Wednesday, December 2, 2009

But, why didn't I qualify?

It can be frustrating to learn that you don't qualify for a clinical trial that you were interested in.  The ad that you saw in the paper said that the research site was looking for someone willing to volunteer for a clinical trial for the condition that you have and you meet the criteria that the ad said were required in order to participate.  So, what's the deal?  Why didn't I work?

Actually, it's not that you didn't work at all.  It's actually that the clinical trial didn't work for you- it wasn't a good match for you.  You do have the condition and you do meet the criteria that were in the ad.  The problem is that all clinical trials have a long list of entry requirements that participants have to meet in order to be eligible to participate in it, so eligibility goes way beyond the condition that you have and the basic entry criteria for the trial.  It includes things like: lab criteria that have to be met, your past medical history, other symptoms that you may experience or how often you experience those symptoms, how long you've had that condition, and what other medications you are currently taking or even medications that you have taken recently- to name a few. These criteria exist for one reason only- to keep you safe and minimize risks to your health while you're in a trial.
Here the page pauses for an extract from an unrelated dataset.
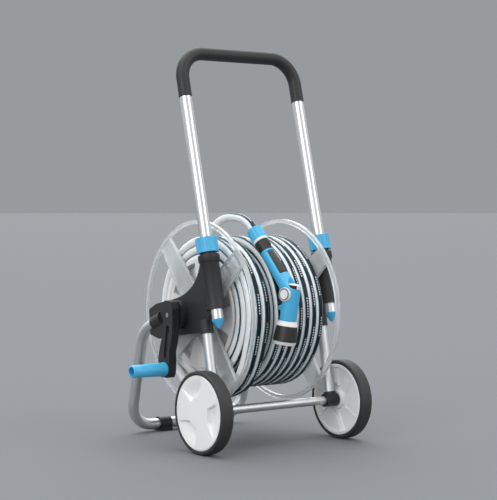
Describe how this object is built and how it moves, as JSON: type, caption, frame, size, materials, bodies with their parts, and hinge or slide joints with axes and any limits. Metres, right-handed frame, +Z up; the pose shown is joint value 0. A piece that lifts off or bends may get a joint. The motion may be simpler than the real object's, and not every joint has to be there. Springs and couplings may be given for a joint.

Anyone conducting a clinical trial is required by law to ensure that a participant is a 100% match for a clinical trial testing an investigational medication (a medication that is not approved by the FDA).  If you aren't a match for the trial that you're interested in, it could mean that you might be more likely to have a reaction to the study medication, or your condition could worsen as a result of taking the study medication, among other reasons.  It's not that the research site doesn't want you for the trial, it's just that the researcher is doing her job and protecting your health and well-being, by not putting you in that specific trial.  If a trial isn't a good fit for you, always be sure to ask if there is another trial that might be a better match for you.  Clinical trials are like shoes, you have to try on a few for size before you find the one that fits you the best and that you will be able to wear for awhile!